Write out only the span of lines that begins at the line with "build_fins()" and ends at the line with "obj.matrix_parent_inverse = Matrix.Identity(4)". Keep both end lines, word for word.

··· DATA SHOWN

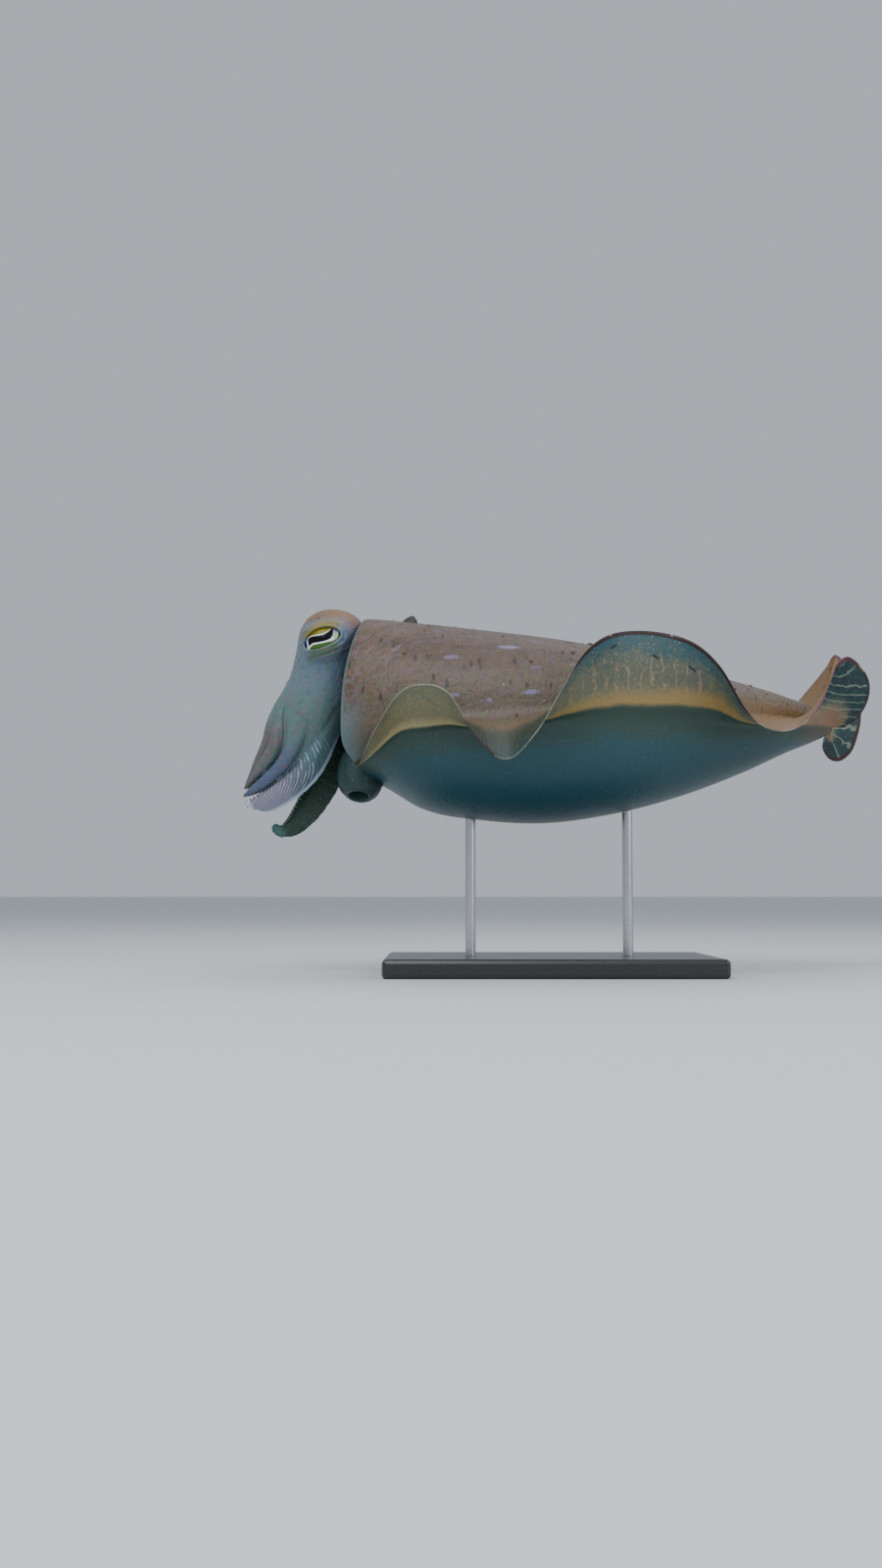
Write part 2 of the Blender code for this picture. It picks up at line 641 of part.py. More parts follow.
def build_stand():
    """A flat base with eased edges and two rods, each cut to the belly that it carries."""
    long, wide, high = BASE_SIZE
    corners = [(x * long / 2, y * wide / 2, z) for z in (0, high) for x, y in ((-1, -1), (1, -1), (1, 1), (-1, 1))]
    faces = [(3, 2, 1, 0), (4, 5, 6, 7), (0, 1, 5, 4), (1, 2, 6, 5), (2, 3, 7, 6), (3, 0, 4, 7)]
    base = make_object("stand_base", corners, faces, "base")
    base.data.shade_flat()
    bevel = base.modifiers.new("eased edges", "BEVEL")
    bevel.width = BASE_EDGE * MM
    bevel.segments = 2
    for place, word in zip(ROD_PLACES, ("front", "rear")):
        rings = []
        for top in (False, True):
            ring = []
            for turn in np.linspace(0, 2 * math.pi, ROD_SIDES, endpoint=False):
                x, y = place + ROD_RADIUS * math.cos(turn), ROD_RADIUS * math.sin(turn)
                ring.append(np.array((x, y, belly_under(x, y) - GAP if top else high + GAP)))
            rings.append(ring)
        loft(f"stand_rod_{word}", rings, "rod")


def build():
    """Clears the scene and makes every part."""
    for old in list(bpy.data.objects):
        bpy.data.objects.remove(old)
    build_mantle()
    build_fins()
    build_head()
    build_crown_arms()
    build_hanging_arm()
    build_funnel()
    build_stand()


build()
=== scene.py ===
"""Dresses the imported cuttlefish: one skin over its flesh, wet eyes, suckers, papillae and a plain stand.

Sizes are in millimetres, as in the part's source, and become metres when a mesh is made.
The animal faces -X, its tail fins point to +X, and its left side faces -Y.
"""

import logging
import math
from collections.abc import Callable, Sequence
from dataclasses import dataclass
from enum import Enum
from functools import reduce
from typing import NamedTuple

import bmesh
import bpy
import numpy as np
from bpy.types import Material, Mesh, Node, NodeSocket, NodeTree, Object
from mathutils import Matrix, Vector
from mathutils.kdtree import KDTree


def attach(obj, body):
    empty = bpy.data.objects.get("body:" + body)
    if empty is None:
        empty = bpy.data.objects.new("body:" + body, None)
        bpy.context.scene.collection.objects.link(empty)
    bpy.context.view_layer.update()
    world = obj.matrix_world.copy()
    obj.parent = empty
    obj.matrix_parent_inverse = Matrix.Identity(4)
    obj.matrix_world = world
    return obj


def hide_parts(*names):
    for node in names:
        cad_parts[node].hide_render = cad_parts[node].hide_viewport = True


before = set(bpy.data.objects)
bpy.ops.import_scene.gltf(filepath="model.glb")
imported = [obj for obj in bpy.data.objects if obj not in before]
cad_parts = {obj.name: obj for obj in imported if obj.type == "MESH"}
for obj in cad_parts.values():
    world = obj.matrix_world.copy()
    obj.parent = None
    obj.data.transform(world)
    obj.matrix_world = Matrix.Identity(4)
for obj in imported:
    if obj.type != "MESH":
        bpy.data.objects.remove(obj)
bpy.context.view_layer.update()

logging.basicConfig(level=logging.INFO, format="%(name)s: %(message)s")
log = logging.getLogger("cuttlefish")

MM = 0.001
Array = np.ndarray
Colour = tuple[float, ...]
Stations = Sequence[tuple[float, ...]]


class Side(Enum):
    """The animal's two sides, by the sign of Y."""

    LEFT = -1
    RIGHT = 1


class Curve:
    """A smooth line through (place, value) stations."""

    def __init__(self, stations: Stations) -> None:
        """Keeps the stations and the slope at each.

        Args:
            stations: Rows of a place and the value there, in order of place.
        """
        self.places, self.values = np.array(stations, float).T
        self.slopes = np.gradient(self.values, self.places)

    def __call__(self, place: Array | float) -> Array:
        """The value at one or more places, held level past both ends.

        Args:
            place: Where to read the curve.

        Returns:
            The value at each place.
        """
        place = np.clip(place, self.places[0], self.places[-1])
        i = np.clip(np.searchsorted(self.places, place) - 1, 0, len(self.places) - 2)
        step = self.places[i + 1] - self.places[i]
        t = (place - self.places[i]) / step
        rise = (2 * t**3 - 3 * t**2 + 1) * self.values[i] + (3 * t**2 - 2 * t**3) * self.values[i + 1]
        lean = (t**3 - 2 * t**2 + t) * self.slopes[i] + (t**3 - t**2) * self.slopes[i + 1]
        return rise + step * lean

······

*WRITTEN ANSWER*
    build_fins()
    build_head()
    build_crown_arms()
    build_hanging_arm()
    build_funnel()
    build_stand()


build()
=== scene.py ===
"""Dresses the imported cuttlefish: one skin over its flesh, wet eyes, suckers, papillae and a plain stand.

Sizes are in millimetres, as in the part's source, and become metres when a mesh is made.
The animal faces -X, its tail fins point to +X, and its left side faces -Y.
"""

import logging
import math
from collections.abc import Callable, Sequence
from dataclasses import dataclass
from enum import Enum
from functools import reduce
from typing import NamedTuple

import bmesh
import bpy
import numpy as np
from bpy.types import Material, Mesh, Node, NodeSocket, NodeTree, Object
from mathutils import Matrix, Vector
from mathutils.kdtree import KDTree


def attach(obj, body):
    empty = bpy.data.objects.get("body:" + body)
    if empty is None:
        empty = bpy.data.objects.new("body:" + body, None)
        bpy.context.scene.collection.objects.link(empty)
    bpy.context.view_layer.update()
    world = obj.matrix_world.copy()
    obj.parent = empty
    obj.matrix_parent_inverse = Matrix.Identity(4)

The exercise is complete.